Friday, 10 September 2010


Today I finally discovered what happened to my strawberries. Beetles ate them!

Green June Beetle, Cotinis nitida

Beetles ate my strawberries!

I arrived from the garden center today, I had gone there to buy some tulip bulbs, and when I got back and put the things in the garden I discovered a little something crawling happily under one of the strawberry leafs. I look closely and saw that it was a green june beetle larva. I give it a very mean eye it and started to look for more.

I had dealt with green beetles this summer, they ate some of the strawberry flowers and even some of the leaves. It wasn't that big of a problem. I did caught them several times trying to lay eggs on the soil, and I thought I kept them from doing it, but I guess one of them managed to go unnoticed.

My garden 0062 September 10, 2010

I found 10 beetle lava in the soil

I dug all the soil I could around the strawberries and I find ten of them, they seem to be very well developed, not rare since they had plenty of food from all the roots they ate. I will continue to dig around the strawberries to look for them over the next days, maybe I can get them all. I know it's silly, but I don’t want to give up on the strawberries yet. Their particular sweet taste and their ability to give fruit all year round is too special to lose. Now, since it was just beetles, and I caught them, there is a chance, a very, very small chance, that the strawberries will survive. It's much better than cero chance, so I will take it.
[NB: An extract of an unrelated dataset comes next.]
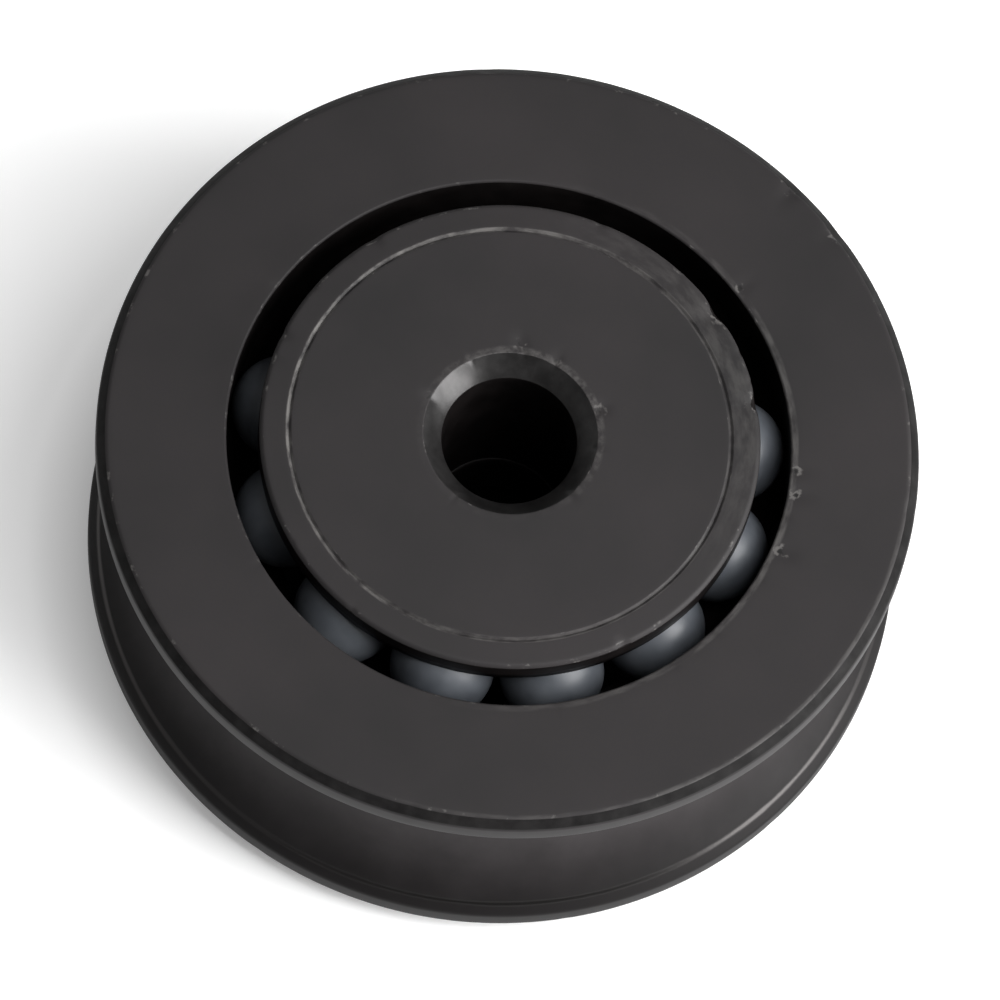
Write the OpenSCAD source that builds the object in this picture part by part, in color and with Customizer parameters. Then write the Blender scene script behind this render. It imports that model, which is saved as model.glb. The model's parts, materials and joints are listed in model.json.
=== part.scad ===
// V groove wheel: a turned steel wheel that runs on two rows of loose balls round a two-piece hub.
// The axle is +Z. The origin is on the axle, halfway between the two faces. Millimetres.

/* [Wheel] */
// Diameter over the two lips beside the groove
rim_d = 50; // [46:0.5:56]
// Width between the wheel's two flat faces
rim_w = 17.5; // [16:0.25:20]
// Chamfer where each face meets its lip
rim_chamfer = 0.6; // [0.3:0.05:0.9]
// Width of the narrow cylindrical land on each lip
land_w = 1.3; // [0.8:0.05:1.8]
// Radial depth of the straight 45 degree flank inside each lip; the rest of the groove is one arc
flank_depth = 1.2; // [0.6:0.1:2]

/* [Balls] */
// Ball diameter, a quarter of an inch
ball_d = 6.35; // [5.5:0.05:6.5]
// Diameter of the circle that the ball centres lie on
pitch_d = 27.8; // [26:0.1:30.5]
// Depth of each row's plane below the wheel's face
row_depth = 3.5; // [3.4:0.05:4]
// Gap between a ball and either race
race_clearance = 0.05; // [0.03:0.01:0.1]
// Number of balls in each row; a full row would hold thirteen
balls_per_row = 8; // [4:1:10]
// Direction of the first ball of the upper row, in degrees anticlockwise from +X
upper_start = 176; // [0:1:359]
// Direction of the first ball of the lower row
lower_start = 182; // [0:1:359]

/* [Cups] */
// Distance from the pitch circle out to the bore of the wheel's web
web_outset = 0.85; // [0.5:0.05:1.5]
// Chamfer at the mouth of each cup
cup_chamfer = 0.1; // [0.05:0.05:0.4]

/* [Hub] */
// Height of each hub face above the wheel's face
hub_proud = 1.1; // [0.6:0.1:2]
// Distance that each flange reaches past the pitch circle, over the balls
flange_reach = 1.3; // [0.6:0.05:1.6]
// Chamfer round the rim of each flange
flange_chamfer = 0.2; // [0.1:0.05:0.4]
// Distance from the pitch circle in to the hub's neck, below each race
neck_inset = 2.05; // [1.5:0.05:2.5]
// Distance of the turned line on each hub face from the flange's edge
line_inset = 1.8; // [1.2:0.1:3]
// Width of the turned line
line_w = 0.3; // [0.2:0.05:0.5]
// Depth of the turned line
line_depth = 0.12; // [0.06:0.02:0.2]
// Fall of the face between the turned line and the flange's edge
face_fall = 0.06; // [0.02:0.02:0.16]

/* [Bore] */
// Bore for the axle bolt
bore_d = 8.2; // [6.2:0.1:10.2]
// Chamfer at each mouth of the bore
bore_chamfer = 1.2; // [0.6:0.1:1.6]
// Wall of the spigot that centres the two hub halves on each other
spigot_wall = 3.4; // [2:0.1:4]
// Length of the spigot
spigot_len = 4; // [2:0.5:6]
// Radial gap between the spigot and its counterbore
spigot_gap = 0.02; // [0.02:0.01:0.05]
// Gap left at the bottom of the counterbore
spigot_end_gap = 0.2; // [0.1:0.05:0.5]

/* [Hidden] */
$fn = 96;
ball_fn = 48;
cut = 1;                                       // overrun of each cut past the surface it opens

rim_r = rim_d / 2;
face_z = rim_w / 2;

// The groove: 45 degree flanks, and a root arc tangent to both of them.
groove_half = face_z - rim_chamfer - land_w;
flank_r = rim_r - flank_depth;
arc_half = groove_half - flank_depth;
root_arc_r = arc_half / sin(45);
root_arc_centre = flank_r + arc_half;

// The races: one circle for each row, shared by the cup and the hub.
ball_r = ball_d / 2;
pitch_r = pitch_d / 2;
race_r = ball_r + race_clearance;
row_z = face_z - row_depth;
cup_r = pitch_r + race_r;
web_r = pitch_r + web_outset;

hub_z = face_z + hub_proud;
flange_r = pitch_r + flange_reach;
neck_r = pitch_r - neck_inset;
line_r = flange_r - line_inset;
edge_z = hub_z - face_fall;

bore_r = bore_d / 2;
mouth_r = bore_r + bore_chamfer;
spigot_r = bore_r + spigot_wall;

// Balls lie along part of each ring. The slack is the angle by which a ball is short of touching
// the one before it; two touching balls are touch_angle apart.
touch_angle = 2 * asin(ball_r / pitch_r);
upper_slack = [3.1, 3.6, 1.6, 1.1, 2.1, 0.6, 1.1];
lower_slack = [1.2, 2.1, 0.9];

function angle_of(i, start, slack) =
    i == 1 ? start : angle_of(i - 1, start, slack) + touch_angle + slack[(i - 2) % len(slack)];

// Half section of the groove, opening outwards past the lips.
module groove_section() {
    polygon([
        [rim_r + cut, groove_half + cut], [flank_r, arc_half],
        [flank_r, -arc_half], [rim_r + cut, -groove_half - cut]
    ]);
    translate([root_arc_centre, 0]) circle(r = root_arc_r);
}

// Half section of the upper cup: the race, the wall above it and its chamfered mouth.
module cup_section() {
    translate([pitch_r, row_z]) circle(r = race_r);
    polygon([
        [web_r - cut, row_z], [cup_r, row_z], [cup_r, face_z - cup_chamfer],
        [cup_r + cup_chamfer + cut, face_z + cut], [web_r - cut, face_z + cut]
    ]);
}

// The wheel itself, turned in one piece.
module grooved_rim() {
    color([0.25, 0.24, 0.24])
        rotate_extrude()
            difference() {
                polygon([
                    [web_r, -face_z], [rim_r - rim_chamfer, -face_z], [rim_r, -face_z + rim_chamfer],
                    [rim_r, face_z - rim_chamfer], [rim_r - rim_chamfer, face_z], [web_r, face_z]
                ]);
                groove_section();
                cup_section();
                mirror([0, 1]) cup_section();
            }
}

// Half section of the upper hub half: the neck, the flange over the balls and the chamfered bore.
// The points in joint close it on the side that meets the other half, from the neck in to the bore.
module hub_section(joint) {
    difference() {
        polygon(concat([
            [bore_r, hub_z - bore_chamfer], [mouth_r, hub_z],
            [line_r - line_w / 2, hub_z], [line_r, hub_z - line_depth], [line_r + line_w / 2, hub_z],
            [flange_r - flange_chamfer, edge_z], [flange_r, edge_z - flange_chamfer],
            [flange_r, row_z], [neck_r, row_z]
        ], joint));
        translate([pitch_r, row_z]) circle(r = race_r);
    }
}

// Upper half of the hub, with the spigot that centres the lower half.
module hub_upper() {
    color([0.27, 0.26, 0.26])
        rotate_extrude()
            hub_section([[neck_r, 0], [spigot_r, 0], [spigot_r, -spigot_len], [bore_r, -spigot_len]]);
}

// Lower half of the hub, counterbored for the spigot.
module hub_lower() {
    counterbore_r = spigot_r + spigot_gap;
    counterbore_depth = spigot_len + spigot_end_gap;
    color([0.27, 0.26, 0.26])
        mirror([0, 0, 1])
            rotate_extrude()
                hub_section([
                    [neck_r, 0], [counterbore_r, 0],
                    [counterbore_r, counterbore_depth], [bore_r, counterbore_depth]
                ]);
}

// One loose ball on the pitch circle, at the given direction and height.
module ball(direction, z) {
    color([0.50, 0.52, 0.56])
        rotate([0, 0, direction]) translate([pitch_r, 0, z]) sphere(d = ball_d, $fn = ball_fn);
}

module ball_upper(i) { ball(angle_of(i, upper_start, upper_slack), row_z); }

module ball_lower(i) { ball(angle_of(i, lower_start, lower_slack), -row_z); }

grooved_rim();
hub_upper();
hub_lower();
for (i = [1:balls_per_row]) {
    ball_upper(i);
    ball_lower(i);
}
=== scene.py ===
# %% [markdown]
# # A blackened steel V groove wheel
# This lesson dresses a finished CAD model of a track wheel. The wheel lies on its side: a grooved
# rim, a hub in two halves and two short rows of loose bearing balls. The CAD model gives every size
# and says what turns with what. Here each turned piece is worked out again as a smooth surface with
# softened, worn edges, and given the finish that blackened steel has. Nothing is moved or resized.

# %% Load the CAD model
import json
import bpy
import numpy as np
from mathutils import Matrix, Vector


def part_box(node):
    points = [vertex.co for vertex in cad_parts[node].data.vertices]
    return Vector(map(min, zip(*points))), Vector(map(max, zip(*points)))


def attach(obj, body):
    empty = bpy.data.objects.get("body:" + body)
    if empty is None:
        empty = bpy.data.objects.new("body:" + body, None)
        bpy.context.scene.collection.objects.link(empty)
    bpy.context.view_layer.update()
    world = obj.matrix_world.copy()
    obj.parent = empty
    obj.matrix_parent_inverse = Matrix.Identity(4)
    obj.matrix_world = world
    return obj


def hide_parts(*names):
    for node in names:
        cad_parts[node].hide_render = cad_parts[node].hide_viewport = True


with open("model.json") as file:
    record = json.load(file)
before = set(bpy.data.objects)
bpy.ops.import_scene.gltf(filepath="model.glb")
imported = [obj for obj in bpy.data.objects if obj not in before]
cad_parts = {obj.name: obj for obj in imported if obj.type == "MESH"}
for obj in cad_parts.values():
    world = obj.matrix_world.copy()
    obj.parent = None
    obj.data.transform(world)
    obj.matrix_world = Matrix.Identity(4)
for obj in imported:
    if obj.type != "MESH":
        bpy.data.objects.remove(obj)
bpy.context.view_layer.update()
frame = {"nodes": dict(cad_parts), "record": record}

# %% [markdown]
# ## Sizes
# The main sizes are read from the CAD nodes, so the surfaces below can't drift away from them. The
# smaller ones, such as a chamfer, can't be read off a box. They are repeated here in metres.

# %% Sizes
MM = 0.001

def measure_turning(node):
    """A turned node's outer radius, lowest height and highest height."""
    low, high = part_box(node)
    return high.x, low.z, high.z

rim_r, _, face_z = measure_turning("grooved_rim")
flange_r, spigot_z, hub_z = measure_turning("hub_upper")
low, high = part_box("ball_upper_1")
ball_r = (high.z - low.z) / 2
row_z = (high.z + low.z) / 2
pitch_r = float(np.hypot(low.x + high.x, low.y + high.y)) / 2
bore_r = frame["record"]["mounts"][0]["dims"]["r_mm"] * MM

rim_chamfer = 0.6 * MM
land_w = 1.3 * MM
flank_depth = 1.2 * MM
race_gap = 0.05 * MM
cup_chamfer = 0.1 * MM
web_outset = 0.85 * MM
neck_inset = 2.05 * MM
flange_chamfer = 0.2 * MM
face_fall = 0.06 * MM
line_inset = 1.8 * MM
line_w = 0.3 * MM
line_depth = 0.12 * MM
bore_chamfer = 1.2 * MM
spigot_wall = 3.4 * MM
spigot_gap = 0.02 * MM
spigot_end_gap = 0.2 * MM

race_r = ball_r + race_gap
cup_r = pitch_r + race_r
neck_r = pitch_r - neck_inset
line_r = flange_r - line_inset
mouth_r = bore_r + bore_chamfer
groove_half = face_z - rim_chamfer - land_w
flank_r = rim_r - flank_depth
arc_half = groove_half - flank_depth
print(f"rim radius {rim_r / MM:.2f} mm, hub height {hub_z / MM:.2f} mm")
print(f"ball radius {ball_r / MM:.3f} mm, pitch radius {pitch_r / MM:.2f} mm")

# %% [markdown]
# ## The camera
# The wheel is seen from well above, with the camera turned a little about its own line of sight, so
# that the wheel seems to lean to the right. A long lens from far off keeps the circles true
# ellipses. The camera is placed by its height angle, its turn and its distance.

# %% Camera
camera_height_angle = np.radians(67.07)
camera_turn = np.radians(10.2)
camera_distance = 24 * rim_r
frame_width_at_wheel = 2.42014 * rim_r
aim_right = -0.0223 * rim_r
aim_up = -0.145 * rim_r
sensor = 36.0

def view_axes(height_angle, turn):
    """Right, up and back vectors of a camera on the -Y side, turned by an angle about its own axis."""
    back = np.array([0, -np.cos(height_angle), np.sin(height_angle)])
    level_right = np.array([1.0, 0, 0])
    level_up = np.cross(back, level_right)
    right = np.cos(turn) * level_right + np.sin(turn) * level_up
    up = -np.sin(turn) * level_right + np.cos(turn) * level_up
    return right, up, back

right, up, back = view_axes(camera_height_angle, camera_turn)
top_centre = np.array([0, 0, face_z])
eye = top_centre + camera_distance * back
aim = top_centre + aim_right * right + aim_up * up
sight = (aim - eye) / np.linalg.norm(aim - eye)
side = np.cross(sight, up)
side /= np.linalg.norm(side)
turned = Matrix(np.stack([side, np.cross(side, sight), -sight], 1).tolist()).to_4x4()
camera_data = bpy.data.cameras.new("camera")
camera_data.sensor_width = sensor
camera_data.lens = sensor * camera_distance / frame_width_at_wheel
camera = bpy.data.objects.new("camera", camera_data)
camera.matrix_world = Matrix.Translation(Vector(eye)) @ turned
bpy.context.scene.collection.objects.link(camera)
bpy.context.scene.camera = camera
print(f"lens {camera_data.lens:.0f} mm at {camera_distance:.2f} m")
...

My garden 0061 September 10, 2010

Hang in there you can make it

I feel relieved that it's only beetles and not verticillium wilt or other even worst fungus, now at least I know It wasn’t my fault, my watering is good, I did check for beetle eggs every time they dug, but I guess one sneaked up on me. Also in case I can't recover the strawberries I can reuse that pot and soil and the rest of my plants will be free of danger.
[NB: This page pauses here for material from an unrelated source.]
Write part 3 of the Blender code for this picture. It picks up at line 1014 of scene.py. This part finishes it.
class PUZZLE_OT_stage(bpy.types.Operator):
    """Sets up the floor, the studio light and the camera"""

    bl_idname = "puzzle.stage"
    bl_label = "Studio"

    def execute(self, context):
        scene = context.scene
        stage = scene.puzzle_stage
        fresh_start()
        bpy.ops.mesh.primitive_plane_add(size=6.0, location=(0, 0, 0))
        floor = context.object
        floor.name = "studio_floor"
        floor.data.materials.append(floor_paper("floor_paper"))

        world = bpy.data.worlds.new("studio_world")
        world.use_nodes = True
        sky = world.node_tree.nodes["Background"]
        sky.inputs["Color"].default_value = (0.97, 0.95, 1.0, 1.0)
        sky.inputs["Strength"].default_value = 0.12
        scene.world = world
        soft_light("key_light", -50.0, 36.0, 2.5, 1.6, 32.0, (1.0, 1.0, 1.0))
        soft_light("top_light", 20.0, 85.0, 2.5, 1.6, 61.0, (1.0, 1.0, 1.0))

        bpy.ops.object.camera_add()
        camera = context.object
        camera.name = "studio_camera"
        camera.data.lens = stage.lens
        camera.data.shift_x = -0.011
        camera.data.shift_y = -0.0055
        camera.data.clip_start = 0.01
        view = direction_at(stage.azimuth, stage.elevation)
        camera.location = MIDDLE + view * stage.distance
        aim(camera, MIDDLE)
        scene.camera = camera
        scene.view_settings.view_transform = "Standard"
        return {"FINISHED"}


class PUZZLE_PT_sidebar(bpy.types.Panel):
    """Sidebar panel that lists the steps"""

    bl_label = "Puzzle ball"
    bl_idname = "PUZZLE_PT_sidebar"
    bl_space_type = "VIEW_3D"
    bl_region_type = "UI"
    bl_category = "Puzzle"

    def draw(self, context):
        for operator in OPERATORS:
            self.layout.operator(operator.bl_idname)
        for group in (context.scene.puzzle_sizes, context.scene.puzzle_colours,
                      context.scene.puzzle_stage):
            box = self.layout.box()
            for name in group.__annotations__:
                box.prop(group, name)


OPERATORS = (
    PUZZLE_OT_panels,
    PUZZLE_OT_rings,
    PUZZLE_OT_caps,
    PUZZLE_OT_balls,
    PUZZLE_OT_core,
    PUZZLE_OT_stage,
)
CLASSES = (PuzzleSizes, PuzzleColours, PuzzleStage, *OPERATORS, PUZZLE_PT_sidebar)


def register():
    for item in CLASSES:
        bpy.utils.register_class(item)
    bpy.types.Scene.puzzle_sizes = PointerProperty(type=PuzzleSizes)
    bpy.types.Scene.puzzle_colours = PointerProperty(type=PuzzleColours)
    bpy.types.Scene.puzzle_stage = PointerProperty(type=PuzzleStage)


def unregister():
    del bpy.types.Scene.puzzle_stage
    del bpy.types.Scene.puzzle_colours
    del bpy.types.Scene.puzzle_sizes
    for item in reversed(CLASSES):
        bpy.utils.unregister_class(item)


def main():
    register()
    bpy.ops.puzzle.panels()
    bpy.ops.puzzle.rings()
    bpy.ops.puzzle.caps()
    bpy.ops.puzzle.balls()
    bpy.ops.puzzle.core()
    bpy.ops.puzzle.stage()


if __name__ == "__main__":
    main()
Green june beetles are not that dangerous to a garden, they do like to eat fruit and pulpy plants, which can be a problem, and the larva can eat the roots of some plants, but on a normal garden the damage they do is minimal compared to some other pests. However, in my case they were too many in a little container and no other food besides strawberry roots, deadly combination.
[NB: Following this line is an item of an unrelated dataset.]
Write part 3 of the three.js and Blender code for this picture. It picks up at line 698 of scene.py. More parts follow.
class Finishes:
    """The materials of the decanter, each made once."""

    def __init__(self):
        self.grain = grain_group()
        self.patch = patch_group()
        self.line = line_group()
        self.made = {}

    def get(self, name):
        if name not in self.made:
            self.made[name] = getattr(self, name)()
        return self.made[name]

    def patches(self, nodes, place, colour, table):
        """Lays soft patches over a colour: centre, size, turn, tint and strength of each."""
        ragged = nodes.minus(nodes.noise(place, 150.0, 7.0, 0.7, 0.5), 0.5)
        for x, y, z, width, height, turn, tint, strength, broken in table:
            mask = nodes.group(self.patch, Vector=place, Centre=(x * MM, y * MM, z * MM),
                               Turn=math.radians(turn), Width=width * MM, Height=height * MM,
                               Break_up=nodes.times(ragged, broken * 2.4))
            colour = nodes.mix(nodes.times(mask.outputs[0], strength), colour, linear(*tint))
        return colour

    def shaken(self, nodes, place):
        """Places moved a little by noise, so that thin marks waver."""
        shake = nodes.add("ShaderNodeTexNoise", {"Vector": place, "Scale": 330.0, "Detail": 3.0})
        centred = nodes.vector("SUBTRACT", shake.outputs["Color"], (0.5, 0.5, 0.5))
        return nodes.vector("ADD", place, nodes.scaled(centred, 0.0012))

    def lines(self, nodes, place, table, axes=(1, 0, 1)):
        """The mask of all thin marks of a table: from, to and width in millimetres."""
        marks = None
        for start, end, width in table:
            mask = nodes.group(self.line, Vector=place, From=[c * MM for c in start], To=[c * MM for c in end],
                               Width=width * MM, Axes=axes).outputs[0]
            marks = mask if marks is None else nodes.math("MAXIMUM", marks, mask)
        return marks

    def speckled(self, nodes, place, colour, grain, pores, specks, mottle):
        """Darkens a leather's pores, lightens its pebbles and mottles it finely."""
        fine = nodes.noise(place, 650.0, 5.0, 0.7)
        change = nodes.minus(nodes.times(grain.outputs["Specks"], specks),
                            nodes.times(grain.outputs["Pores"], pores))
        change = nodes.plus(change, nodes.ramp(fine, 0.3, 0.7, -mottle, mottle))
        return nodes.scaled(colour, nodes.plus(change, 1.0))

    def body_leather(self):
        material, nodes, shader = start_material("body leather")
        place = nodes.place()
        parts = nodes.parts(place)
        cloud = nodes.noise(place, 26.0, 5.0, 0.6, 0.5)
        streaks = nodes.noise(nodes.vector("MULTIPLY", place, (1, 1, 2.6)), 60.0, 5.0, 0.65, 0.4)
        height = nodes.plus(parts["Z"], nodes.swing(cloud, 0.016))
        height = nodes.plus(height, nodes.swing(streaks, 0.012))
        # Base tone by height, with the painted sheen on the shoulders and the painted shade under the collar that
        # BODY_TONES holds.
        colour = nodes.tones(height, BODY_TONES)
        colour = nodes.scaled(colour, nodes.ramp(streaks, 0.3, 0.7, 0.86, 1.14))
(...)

My advice to other container gardeners is simple.
Keep an eye open for green beetles, they usually go around early in the morning trying to get food or lay some eggs. And if you see a beetle sized hole that appeared overnight, check for eggs, it just might save your strawberries.


  1. The grubs are horrible looking things and the adult looks like a rhinocerus.

    I don't think we have these beetles in the UK but we do have other grubs that are a problem to plants in pots. Could you tip ot the plant pot and repot the strawberries into fresh compost?

  2. I do want to try and re pot the strawberries, but first i want to let them grow new roots, i don't think they could survive a transplant if i move them now. May be on a week if they make it

  3. Ew! Those are nasty looking creatures!

  4. Eeek, my skin's crawling just looking at them. Glad you found the cause of your problem.

  5. Urgh, horrible. I hope your strawberries make it.

  6. What's that upside down orange bottle? Good luck getting rid of the beetles!

  7. That is some liquid fertilizer.

    I hope the strawberries make it, but it doesn't look good, they look worst every day
    i took out ten more grubs this last days, i wonder how many more are there.

  8. I can understand. I was pretty upset when my tomato plant was being destroyed by bugs. Usually its their babies that do the most harm.

    I know I sound crazy but that beetle actually looks very beautiful to me. It has many different shades of colours.

  9. I would agree with One that the beetle looks really beautiful.

  10. I too love the beetle... well, we are all here for some purpose.